• **Given data**
========

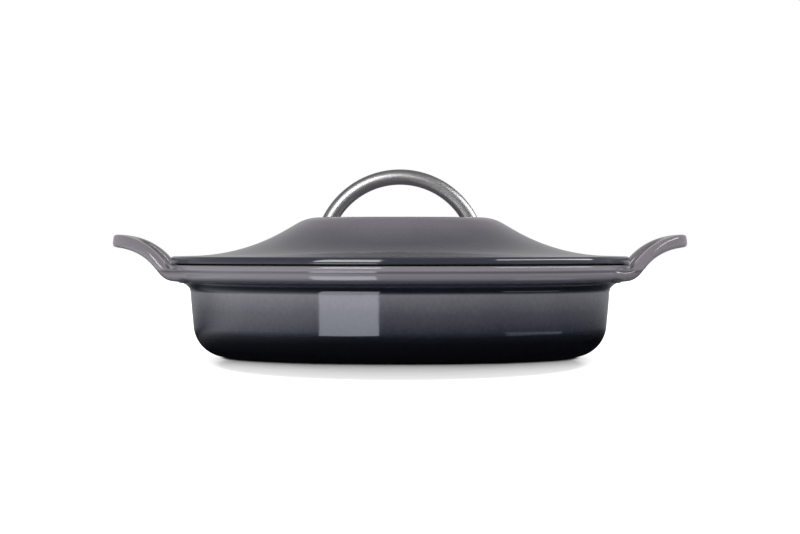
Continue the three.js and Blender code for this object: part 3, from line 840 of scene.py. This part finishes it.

========

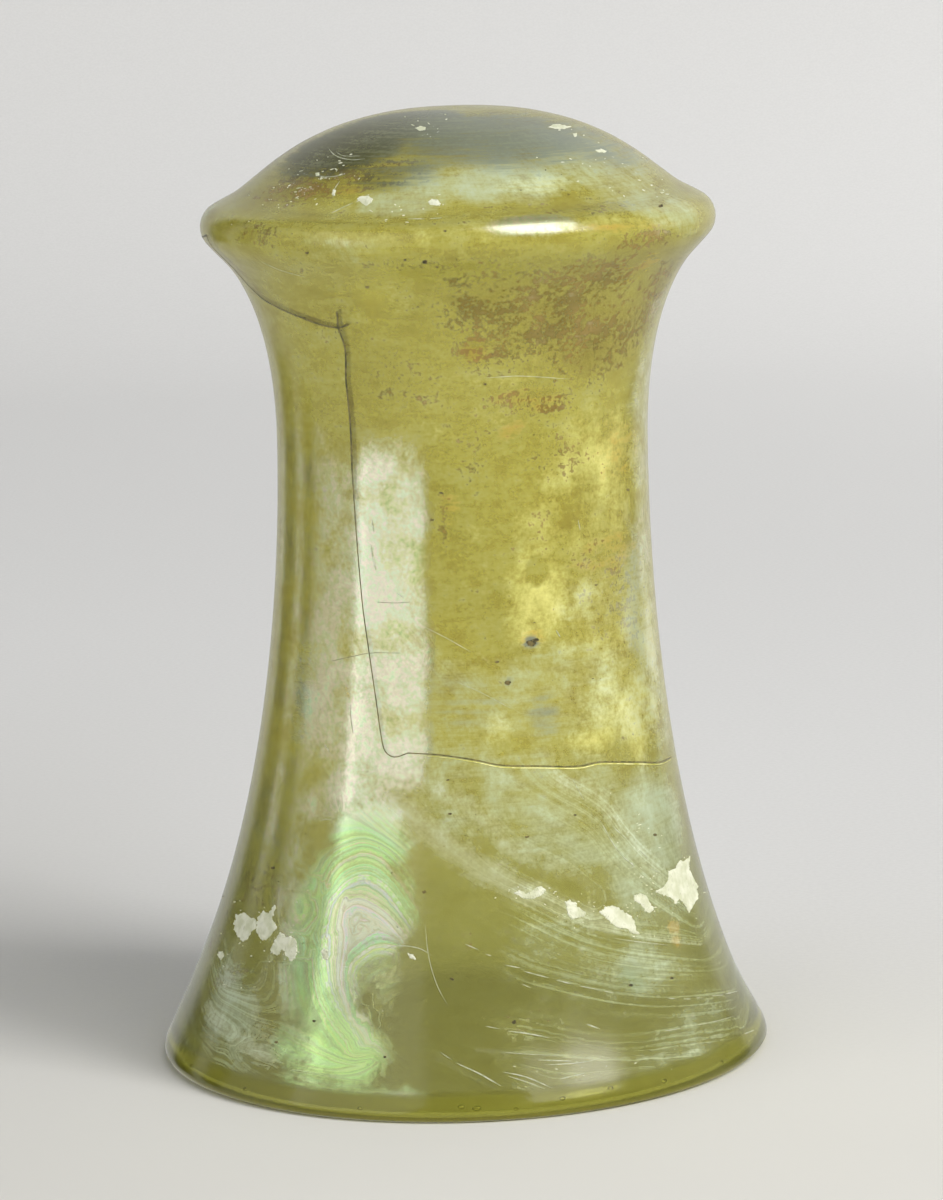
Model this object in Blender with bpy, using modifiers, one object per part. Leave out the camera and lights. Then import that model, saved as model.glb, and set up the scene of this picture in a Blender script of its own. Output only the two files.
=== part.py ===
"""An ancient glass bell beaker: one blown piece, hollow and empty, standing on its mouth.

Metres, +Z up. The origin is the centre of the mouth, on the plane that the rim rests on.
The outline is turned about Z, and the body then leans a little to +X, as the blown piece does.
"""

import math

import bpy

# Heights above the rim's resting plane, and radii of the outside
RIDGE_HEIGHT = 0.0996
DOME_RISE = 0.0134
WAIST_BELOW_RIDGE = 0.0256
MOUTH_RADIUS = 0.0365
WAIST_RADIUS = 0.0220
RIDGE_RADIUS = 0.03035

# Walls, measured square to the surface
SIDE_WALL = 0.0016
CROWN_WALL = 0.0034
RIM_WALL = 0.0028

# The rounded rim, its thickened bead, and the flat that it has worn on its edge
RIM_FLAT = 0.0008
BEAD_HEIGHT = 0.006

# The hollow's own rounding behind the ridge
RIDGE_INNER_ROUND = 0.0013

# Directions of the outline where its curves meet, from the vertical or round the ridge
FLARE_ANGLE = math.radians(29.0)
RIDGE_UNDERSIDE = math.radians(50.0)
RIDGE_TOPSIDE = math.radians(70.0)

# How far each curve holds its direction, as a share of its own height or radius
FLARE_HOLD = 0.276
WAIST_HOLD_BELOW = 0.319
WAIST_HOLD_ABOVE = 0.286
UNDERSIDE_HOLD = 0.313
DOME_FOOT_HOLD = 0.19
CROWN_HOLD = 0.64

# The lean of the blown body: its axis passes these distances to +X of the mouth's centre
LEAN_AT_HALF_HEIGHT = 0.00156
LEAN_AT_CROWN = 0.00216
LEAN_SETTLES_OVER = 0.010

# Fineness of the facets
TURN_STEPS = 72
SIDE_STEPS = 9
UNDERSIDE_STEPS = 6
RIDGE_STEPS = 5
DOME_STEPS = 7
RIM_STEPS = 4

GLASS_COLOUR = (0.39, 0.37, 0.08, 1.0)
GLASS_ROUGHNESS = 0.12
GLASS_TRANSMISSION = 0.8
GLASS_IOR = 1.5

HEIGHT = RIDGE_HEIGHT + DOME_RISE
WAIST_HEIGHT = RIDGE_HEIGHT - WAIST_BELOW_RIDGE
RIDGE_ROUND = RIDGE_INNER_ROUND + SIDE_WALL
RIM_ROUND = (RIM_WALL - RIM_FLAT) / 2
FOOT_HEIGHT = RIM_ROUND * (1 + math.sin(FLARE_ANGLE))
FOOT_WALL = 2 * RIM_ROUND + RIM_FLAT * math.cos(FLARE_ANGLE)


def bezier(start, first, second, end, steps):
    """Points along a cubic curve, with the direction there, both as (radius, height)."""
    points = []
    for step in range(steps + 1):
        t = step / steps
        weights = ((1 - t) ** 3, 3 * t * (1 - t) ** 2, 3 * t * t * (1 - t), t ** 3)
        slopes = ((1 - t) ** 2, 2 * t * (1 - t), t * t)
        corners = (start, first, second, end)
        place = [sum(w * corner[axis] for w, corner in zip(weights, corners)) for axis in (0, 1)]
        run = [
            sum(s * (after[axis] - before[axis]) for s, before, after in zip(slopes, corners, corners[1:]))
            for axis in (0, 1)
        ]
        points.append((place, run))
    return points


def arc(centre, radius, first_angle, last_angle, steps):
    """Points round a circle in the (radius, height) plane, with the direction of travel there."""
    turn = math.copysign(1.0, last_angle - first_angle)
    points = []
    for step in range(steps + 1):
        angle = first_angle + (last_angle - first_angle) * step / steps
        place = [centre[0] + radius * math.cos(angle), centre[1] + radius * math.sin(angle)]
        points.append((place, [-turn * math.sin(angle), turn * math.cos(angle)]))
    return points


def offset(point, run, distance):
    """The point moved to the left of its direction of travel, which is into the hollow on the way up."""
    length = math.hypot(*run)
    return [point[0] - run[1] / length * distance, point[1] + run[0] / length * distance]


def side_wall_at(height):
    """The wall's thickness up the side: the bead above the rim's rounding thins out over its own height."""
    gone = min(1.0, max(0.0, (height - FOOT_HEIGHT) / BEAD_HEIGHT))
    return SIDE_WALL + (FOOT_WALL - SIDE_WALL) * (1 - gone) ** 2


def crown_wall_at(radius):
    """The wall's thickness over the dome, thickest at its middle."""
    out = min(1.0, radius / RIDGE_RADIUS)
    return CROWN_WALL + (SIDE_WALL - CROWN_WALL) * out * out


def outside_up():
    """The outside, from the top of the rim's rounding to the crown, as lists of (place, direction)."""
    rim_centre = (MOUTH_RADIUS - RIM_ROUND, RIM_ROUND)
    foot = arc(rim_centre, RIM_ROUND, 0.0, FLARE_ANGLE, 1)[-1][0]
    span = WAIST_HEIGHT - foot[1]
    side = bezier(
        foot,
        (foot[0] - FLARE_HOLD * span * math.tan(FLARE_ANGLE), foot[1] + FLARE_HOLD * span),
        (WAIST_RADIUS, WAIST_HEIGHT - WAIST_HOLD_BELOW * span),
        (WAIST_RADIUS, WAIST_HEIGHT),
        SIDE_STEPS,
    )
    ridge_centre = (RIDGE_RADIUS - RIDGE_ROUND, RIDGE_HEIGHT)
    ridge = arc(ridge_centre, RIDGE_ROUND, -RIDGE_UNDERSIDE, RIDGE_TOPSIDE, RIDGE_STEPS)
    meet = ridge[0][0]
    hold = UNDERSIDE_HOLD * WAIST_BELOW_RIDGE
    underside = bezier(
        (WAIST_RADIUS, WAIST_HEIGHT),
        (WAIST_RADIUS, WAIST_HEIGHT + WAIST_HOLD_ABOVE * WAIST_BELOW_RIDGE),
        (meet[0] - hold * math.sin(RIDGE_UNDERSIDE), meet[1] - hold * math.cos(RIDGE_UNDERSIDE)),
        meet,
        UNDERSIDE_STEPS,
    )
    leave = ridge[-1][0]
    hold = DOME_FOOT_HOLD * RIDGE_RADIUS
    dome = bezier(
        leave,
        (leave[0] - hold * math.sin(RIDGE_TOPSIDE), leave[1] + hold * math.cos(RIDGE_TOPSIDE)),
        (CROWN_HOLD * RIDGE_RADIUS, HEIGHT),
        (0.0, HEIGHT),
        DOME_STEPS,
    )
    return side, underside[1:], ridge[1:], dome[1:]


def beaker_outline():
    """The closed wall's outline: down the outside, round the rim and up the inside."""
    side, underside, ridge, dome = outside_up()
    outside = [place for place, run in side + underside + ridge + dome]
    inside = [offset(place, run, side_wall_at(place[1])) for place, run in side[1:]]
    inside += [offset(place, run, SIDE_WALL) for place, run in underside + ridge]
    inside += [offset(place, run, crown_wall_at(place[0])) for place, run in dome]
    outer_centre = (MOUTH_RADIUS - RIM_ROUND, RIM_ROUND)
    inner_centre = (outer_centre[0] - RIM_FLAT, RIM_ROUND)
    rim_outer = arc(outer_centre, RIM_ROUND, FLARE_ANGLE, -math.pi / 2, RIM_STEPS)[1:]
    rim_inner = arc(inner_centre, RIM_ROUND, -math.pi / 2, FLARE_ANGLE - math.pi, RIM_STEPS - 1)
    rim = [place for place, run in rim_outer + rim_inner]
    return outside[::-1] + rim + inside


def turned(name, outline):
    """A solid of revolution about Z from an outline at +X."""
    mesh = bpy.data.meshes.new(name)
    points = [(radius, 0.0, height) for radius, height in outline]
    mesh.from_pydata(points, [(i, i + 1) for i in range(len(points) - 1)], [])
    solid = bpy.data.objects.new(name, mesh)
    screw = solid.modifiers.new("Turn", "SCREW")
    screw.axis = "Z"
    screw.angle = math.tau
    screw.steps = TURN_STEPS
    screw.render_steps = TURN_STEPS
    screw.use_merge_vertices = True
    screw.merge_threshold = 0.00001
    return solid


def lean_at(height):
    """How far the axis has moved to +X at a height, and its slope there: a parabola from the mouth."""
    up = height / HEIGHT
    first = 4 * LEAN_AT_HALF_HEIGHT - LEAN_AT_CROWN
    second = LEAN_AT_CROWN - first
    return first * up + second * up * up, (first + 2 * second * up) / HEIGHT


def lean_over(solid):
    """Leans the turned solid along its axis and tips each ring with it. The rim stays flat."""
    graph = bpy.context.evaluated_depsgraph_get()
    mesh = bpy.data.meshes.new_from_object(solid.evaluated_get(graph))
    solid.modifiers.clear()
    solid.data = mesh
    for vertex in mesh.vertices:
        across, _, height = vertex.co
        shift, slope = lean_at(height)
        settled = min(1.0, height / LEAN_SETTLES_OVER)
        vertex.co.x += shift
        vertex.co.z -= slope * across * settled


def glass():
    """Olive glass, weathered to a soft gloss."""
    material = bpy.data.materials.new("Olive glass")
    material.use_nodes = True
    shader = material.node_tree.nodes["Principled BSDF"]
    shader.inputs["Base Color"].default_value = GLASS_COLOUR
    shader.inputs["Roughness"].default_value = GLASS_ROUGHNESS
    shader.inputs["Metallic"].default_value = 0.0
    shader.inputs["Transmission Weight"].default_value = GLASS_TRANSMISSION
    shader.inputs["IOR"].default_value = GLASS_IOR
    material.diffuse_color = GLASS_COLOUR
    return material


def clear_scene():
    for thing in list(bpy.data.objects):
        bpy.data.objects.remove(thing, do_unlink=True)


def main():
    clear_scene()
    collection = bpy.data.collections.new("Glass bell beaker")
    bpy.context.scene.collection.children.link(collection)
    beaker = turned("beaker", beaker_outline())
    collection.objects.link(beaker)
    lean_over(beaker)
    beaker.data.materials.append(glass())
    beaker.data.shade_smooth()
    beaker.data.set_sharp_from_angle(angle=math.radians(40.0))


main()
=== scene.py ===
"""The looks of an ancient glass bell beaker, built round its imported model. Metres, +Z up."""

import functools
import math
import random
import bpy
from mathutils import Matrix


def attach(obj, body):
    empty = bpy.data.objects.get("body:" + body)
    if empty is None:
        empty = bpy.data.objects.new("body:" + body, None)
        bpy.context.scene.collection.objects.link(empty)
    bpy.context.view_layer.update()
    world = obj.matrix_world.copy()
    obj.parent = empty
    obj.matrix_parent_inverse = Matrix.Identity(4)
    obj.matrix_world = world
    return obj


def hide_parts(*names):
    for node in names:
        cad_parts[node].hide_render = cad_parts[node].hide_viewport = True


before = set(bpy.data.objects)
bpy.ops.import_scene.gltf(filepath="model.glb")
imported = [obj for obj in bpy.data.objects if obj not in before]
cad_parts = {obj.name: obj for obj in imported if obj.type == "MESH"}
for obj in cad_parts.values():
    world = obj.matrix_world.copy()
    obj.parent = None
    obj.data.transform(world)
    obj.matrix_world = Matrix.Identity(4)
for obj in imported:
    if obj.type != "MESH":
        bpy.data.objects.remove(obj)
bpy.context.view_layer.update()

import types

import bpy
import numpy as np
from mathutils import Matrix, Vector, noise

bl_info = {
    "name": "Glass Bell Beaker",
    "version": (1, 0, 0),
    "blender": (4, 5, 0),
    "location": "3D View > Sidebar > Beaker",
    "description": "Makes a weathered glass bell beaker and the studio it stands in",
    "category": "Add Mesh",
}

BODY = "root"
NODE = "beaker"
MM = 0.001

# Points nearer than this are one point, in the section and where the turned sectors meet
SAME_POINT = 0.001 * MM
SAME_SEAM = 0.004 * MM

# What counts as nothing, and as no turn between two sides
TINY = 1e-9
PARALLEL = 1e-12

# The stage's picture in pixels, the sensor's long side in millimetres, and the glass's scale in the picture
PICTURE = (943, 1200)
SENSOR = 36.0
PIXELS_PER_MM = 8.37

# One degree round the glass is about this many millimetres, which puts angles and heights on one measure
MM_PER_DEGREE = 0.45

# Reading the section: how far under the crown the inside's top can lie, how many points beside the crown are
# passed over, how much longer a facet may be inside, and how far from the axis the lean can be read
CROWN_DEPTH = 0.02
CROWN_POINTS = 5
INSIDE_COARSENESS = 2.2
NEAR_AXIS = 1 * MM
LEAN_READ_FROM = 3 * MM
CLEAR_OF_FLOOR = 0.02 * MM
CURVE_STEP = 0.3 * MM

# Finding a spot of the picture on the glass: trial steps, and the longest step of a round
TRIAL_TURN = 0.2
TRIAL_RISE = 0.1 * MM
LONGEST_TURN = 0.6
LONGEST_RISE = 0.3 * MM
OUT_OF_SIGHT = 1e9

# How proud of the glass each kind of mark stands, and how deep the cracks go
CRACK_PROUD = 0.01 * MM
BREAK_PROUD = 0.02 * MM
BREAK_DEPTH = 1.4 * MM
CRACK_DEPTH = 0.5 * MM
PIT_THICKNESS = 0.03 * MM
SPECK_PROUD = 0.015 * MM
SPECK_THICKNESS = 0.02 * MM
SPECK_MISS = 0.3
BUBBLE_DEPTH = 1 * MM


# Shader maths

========

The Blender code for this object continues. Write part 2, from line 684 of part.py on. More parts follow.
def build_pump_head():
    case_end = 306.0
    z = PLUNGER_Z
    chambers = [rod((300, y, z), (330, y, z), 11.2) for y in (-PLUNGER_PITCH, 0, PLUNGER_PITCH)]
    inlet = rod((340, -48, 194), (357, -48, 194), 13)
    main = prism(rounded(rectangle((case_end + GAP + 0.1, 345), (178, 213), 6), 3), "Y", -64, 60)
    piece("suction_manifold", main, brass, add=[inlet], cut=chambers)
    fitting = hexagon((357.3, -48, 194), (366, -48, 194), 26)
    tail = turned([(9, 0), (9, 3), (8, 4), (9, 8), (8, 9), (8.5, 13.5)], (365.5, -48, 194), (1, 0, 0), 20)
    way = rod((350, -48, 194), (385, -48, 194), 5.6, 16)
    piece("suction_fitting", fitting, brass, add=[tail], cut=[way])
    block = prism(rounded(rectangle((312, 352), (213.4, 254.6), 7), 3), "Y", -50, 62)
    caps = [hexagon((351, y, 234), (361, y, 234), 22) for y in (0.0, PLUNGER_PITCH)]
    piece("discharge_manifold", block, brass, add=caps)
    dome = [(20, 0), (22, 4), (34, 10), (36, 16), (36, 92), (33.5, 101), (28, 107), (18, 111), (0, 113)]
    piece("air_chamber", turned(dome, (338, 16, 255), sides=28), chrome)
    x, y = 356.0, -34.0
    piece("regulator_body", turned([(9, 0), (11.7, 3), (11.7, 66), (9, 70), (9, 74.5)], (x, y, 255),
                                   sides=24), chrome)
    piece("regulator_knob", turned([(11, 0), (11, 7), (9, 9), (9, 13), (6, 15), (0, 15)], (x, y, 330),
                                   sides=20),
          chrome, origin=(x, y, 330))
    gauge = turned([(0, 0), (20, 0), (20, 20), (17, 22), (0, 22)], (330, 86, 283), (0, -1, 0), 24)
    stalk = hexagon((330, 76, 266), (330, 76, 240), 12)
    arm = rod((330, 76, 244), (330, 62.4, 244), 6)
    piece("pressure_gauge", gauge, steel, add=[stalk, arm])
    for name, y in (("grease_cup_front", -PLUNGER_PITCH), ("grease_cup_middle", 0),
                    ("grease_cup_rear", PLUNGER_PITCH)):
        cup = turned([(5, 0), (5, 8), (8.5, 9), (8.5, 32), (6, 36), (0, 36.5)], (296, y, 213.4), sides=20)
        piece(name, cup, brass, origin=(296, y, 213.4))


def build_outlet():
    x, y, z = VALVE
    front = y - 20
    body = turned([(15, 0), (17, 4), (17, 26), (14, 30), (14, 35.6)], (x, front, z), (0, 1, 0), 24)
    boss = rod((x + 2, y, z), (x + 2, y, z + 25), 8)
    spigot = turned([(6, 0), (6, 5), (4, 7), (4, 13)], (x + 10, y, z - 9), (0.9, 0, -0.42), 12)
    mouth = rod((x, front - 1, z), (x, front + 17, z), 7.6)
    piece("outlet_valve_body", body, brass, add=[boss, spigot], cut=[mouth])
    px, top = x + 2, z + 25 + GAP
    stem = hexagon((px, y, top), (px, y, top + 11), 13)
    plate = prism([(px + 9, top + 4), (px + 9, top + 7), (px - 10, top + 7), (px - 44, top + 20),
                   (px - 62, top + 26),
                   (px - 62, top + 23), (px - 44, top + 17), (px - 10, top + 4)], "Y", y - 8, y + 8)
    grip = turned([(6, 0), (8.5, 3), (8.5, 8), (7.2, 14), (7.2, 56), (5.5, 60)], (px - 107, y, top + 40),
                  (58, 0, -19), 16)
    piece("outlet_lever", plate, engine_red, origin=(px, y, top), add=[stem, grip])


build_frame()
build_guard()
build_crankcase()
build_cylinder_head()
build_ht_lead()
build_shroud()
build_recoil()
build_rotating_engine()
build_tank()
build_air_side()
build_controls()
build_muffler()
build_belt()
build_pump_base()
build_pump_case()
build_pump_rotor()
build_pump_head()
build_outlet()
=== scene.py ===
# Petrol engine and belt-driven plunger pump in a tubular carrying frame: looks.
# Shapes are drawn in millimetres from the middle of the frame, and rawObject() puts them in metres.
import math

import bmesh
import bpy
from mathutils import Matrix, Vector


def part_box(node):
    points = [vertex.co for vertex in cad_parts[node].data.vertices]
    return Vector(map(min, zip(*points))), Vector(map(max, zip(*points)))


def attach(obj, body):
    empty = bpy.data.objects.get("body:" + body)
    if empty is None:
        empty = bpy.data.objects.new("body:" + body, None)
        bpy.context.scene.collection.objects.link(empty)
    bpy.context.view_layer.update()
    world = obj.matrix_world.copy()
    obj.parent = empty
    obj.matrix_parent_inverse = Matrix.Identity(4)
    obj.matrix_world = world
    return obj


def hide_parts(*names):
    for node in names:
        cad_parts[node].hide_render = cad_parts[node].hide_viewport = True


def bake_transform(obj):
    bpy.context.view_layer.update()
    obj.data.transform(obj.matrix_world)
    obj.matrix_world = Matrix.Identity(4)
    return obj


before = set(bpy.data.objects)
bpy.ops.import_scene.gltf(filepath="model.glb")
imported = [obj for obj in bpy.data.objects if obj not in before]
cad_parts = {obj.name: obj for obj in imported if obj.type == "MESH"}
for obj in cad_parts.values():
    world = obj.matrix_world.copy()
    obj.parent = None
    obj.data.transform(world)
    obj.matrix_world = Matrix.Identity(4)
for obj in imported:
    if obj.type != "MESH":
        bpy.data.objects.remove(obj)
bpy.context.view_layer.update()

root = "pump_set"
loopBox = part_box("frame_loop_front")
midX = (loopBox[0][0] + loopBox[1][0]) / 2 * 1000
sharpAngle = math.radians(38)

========

• **Work instructions**
Show every line in the entries where the string "model" occurs.

• **Output for this exercise**
Model this object in Blender with bpy, using modifiers, one object per part. Leave out the camera and lights. Then import that model, saved as model.glb, and set up the scene of this picture in a Blender script of its own. Output only the two files.
"""The looks of an ancient glass bell beaker, built round its imported model. Metres, +Z up."""
bpy.ops.import_scene.gltf(filepath="model.glb")
bpy.ops.import_scene.gltf(filepath="model.glb")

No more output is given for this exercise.